====== MATERIAL PROVIDED
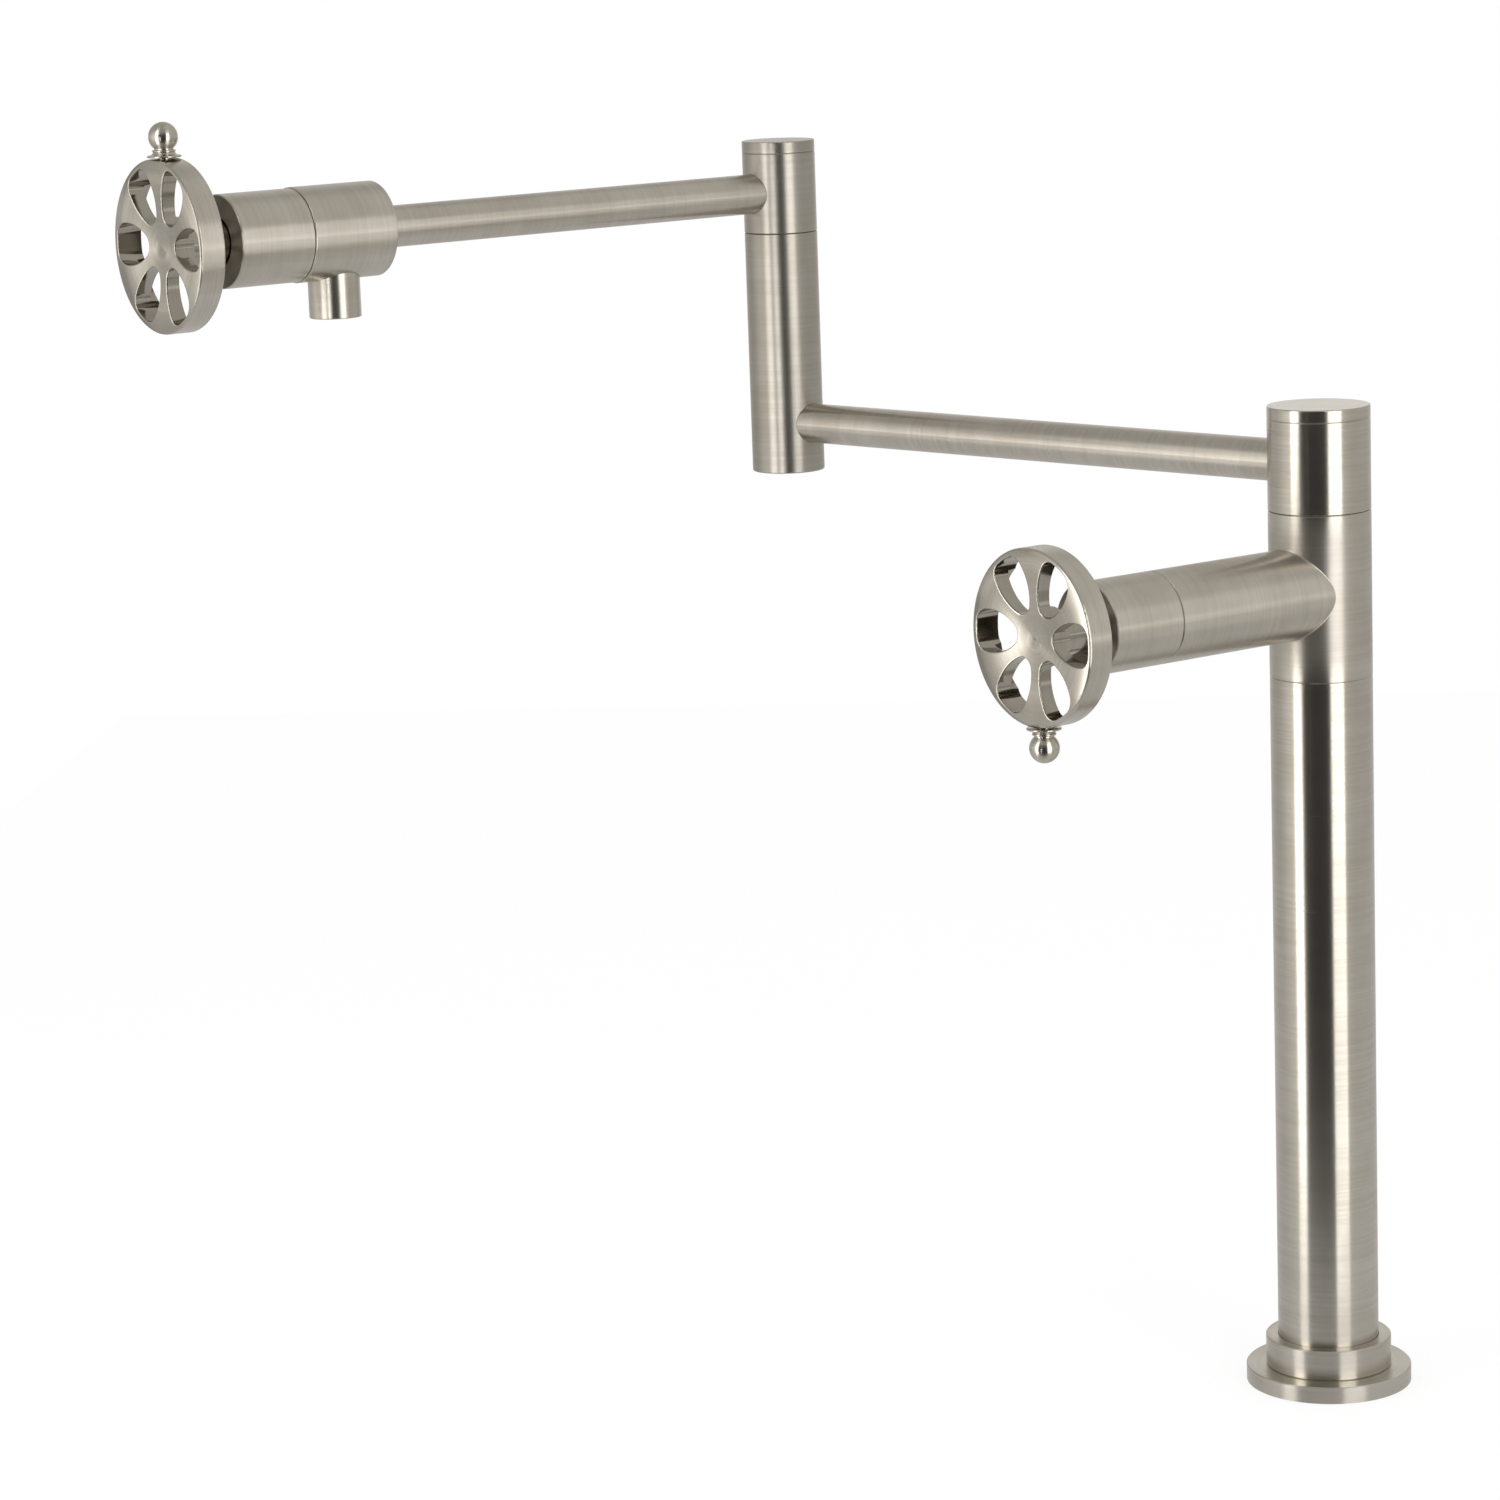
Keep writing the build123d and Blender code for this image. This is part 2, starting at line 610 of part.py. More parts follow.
============
====== MATERIAL PROVIDED
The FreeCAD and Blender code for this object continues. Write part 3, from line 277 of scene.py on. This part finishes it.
============
====== MATERIAL PROVIDED
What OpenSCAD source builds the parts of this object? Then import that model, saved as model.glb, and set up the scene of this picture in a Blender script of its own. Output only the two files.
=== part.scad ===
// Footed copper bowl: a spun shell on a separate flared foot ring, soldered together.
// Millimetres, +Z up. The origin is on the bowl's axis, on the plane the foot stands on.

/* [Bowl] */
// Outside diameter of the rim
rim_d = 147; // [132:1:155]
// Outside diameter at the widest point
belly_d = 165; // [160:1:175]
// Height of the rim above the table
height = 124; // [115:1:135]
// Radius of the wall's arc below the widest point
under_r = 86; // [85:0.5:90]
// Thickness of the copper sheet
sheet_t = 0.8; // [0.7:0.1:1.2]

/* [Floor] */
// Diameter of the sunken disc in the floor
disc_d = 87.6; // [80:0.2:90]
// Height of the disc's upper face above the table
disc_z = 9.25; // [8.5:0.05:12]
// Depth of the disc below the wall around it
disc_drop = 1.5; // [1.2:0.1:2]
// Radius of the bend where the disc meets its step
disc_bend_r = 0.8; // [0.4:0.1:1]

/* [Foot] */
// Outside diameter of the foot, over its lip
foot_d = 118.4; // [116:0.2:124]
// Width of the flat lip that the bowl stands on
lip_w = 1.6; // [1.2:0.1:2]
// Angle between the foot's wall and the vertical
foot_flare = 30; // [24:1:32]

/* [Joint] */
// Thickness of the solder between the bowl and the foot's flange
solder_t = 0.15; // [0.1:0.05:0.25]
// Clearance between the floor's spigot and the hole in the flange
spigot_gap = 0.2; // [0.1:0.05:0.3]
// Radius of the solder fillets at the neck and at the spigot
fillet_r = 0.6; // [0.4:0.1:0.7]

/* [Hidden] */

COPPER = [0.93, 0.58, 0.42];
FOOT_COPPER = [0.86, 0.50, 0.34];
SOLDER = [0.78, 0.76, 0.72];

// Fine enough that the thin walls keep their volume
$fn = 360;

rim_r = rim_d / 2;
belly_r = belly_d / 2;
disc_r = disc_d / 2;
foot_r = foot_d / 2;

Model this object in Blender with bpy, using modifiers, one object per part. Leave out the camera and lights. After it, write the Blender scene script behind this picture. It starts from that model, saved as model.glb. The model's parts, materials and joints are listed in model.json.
============
**WHAT TO PRODUCE**
Copy the lines from the entries above in which the word "parts" appears.

**WRITTEN SOLUTION**
Keep writing the build123d and Blender code for this image. This is part 2, starting at line 610 of part.py. More parts follow.
What OpenSCAD source builds the parts of this object? Then import that model, saved as model.glb, and set up the scene of this picture in a Blender script of its own. Output only the two files.
Model this object in Blender with bpy, using modifiers, one object per part. Leave out the camera and lights. After it, write the Blender scene script behind this picture. It starts from that model, saved as model.glb. The model's parts, materials and joints are listed in model.json.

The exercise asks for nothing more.